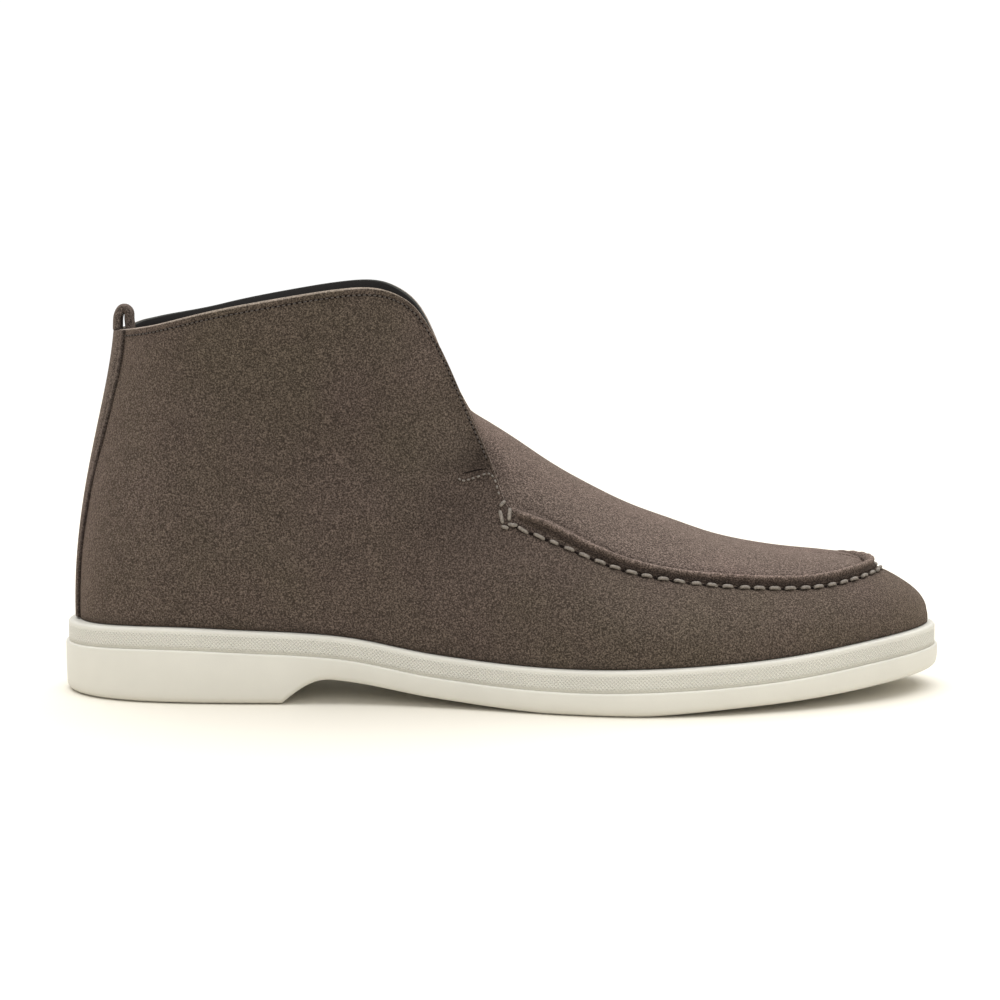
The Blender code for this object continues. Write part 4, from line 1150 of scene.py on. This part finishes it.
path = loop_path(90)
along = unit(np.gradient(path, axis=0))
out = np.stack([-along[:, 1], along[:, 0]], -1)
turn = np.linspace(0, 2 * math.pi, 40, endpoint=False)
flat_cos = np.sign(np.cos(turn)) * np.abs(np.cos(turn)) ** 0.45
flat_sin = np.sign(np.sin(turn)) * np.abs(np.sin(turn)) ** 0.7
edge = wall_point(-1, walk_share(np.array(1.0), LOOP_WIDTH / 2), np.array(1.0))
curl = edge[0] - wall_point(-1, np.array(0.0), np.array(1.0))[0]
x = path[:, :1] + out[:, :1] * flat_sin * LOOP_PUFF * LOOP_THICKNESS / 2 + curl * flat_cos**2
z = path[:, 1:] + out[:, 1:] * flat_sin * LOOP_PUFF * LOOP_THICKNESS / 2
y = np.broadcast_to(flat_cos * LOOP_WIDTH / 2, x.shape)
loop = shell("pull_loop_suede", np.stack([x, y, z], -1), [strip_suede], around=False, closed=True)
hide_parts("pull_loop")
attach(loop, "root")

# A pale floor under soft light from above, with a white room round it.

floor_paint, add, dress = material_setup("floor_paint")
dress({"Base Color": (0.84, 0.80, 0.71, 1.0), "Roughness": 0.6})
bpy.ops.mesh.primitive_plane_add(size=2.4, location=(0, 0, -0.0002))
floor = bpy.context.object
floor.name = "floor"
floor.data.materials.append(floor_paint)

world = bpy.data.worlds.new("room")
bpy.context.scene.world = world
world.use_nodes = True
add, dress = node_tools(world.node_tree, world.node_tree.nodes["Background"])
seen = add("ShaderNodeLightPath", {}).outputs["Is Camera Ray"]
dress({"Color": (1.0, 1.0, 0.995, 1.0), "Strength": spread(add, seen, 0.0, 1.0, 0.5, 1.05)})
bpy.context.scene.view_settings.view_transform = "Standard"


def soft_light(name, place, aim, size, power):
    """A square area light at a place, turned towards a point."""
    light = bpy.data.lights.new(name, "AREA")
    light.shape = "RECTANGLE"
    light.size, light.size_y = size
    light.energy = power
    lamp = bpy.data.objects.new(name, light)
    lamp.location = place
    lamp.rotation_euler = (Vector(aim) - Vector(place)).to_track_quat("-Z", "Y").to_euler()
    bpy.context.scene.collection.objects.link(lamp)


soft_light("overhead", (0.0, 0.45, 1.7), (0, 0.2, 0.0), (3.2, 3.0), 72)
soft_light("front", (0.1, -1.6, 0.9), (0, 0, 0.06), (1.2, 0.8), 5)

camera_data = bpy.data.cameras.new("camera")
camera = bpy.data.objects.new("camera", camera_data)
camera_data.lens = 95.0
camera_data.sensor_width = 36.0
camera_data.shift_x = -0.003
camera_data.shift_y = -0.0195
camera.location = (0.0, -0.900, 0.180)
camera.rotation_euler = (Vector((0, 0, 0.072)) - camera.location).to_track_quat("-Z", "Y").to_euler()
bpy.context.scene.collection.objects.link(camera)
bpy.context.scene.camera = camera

━━━━━━━━

#### Task
Each line above must be printed exactly as it appears.

#### Solution to this exercise
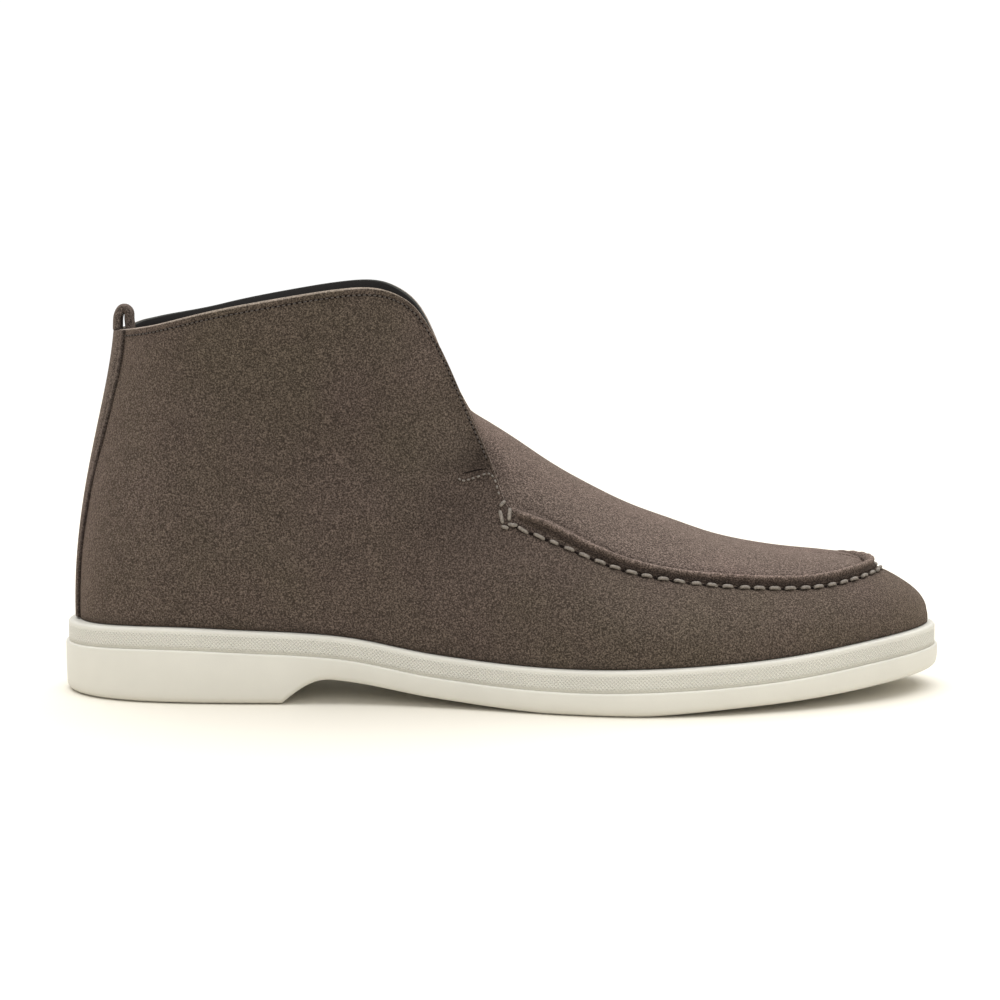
The Blender code for this object continues. Write part 4, from line 1150 of scene.py on. This part finishes it.
path = loop_path(90)
along = unit(np.gradient(path, axis=0))
out = np.stack([-along[:, 1], along[:, 0]], -1)
turn = np.linspace(0, 2 * math.pi, 40, endpoint=False)
flat_cos = np.sign(np.cos(turn)) * np.abs(np.cos(turn)) ** 0.45
flat_sin = np.sign(np.sin(turn)) * np.abs(np.sin(turn)) ** 0.7
edge = wall_point(-1, walk_share(np.array(1.0), LOOP_WIDTH / 2), np.array(1.0))
curl = edge[0] - wall_point(-1, np.array(0.0), np.array(1.0))[0]
x = path[:, :1] + out[:, :1] * flat_sin * LOOP_PUFF * LOOP_THICKNESS / 2 + curl * flat_cos**2
z = path[:, 1:] + out[:, 1:] * flat_sin * LOOP_PUFF * LOOP_THICKNESS / 2
y = np.broadcast_to(flat_cos * LOOP_WIDTH / 2, x.shape)
loop = shell("pull_loop_suede", np.stack([x, y, z], -1), [strip_suede], around=False, closed=True)
hide_parts("pull_loop")
attach(loop, "root")

# A pale floor under soft light from above, with a white room round it.

floor_paint, add, dress = material_setup("floor_paint")
dress({"Base Color": (0.84, 0.80, 0.71, 1.0), "Roughness": 0.6})
bpy.ops.mesh.primitive_plane_add(size=2.4, location=(0, 0, -0.0002))
floor = bpy.context.object
floor.name = "floor"
floor.data.materials.append(floor_paint)

world = bpy.data.worlds.new("room")
bpy.context.scene.world = world
world.use_nodes = True
add, dress = node_tools(world.node_tree, world.node_tree.nodes["Background"])
seen = add("ShaderNodeLightPath", {}).outputs["Is Camera Ray"]
dress({"Color": (1.0, 1.0, 0.995, 1.0), "Strength": spread(add, seen, 0.0, 1.0, 0.5, 1.05)})
bpy.context.scene.view_settings.view_transform = "Standard"


def soft_light(name, place, aim, size, power):
    """A square area light at a place, turned towards a point."""
    light = bpy.data.lights.new(name, "AREA")
    light.shape = "RECTANGLE"
    light.size, light.size_y = size
    light.energy = power
    lamp = bpy.data.objects.new(name, light)
    lamp.location = place
    lamp.rotation_euler = (Vector(aim) - Vector(place)).to_track_quat("-Z", "Y").to_euler()
    bpy.context.scene.collection.objects.link(lamp)


soft_light("overhead", (0.0, 0.45, 1.7), (0, 0.2, 0.0), (3.2, 3.0), 72)
soft_light("front", (0.1, -1.6, 0.9), (0, 0, 0.06), (1.2, 0.8), 5)

camera_data = bpy.data.cameras.new("camera")
camera = bpy.data.objects.new("camera", camera_data)
camera_data.lens = 95.0
camera_data.sensor_width = 36.0
camera_data.shift_x = -0.003
camera_data.shift_y = -0.0195
camera.location = (0.0, -0.900, 0.180)
camera.rotation_euler = (Vector((0, 0, 0.072)) - camera.location).to_track_quat("-Z", "Y").to_euler()
bpy.context.scene.collection.objects.link(camera)
bpy.context.scene.camera = camera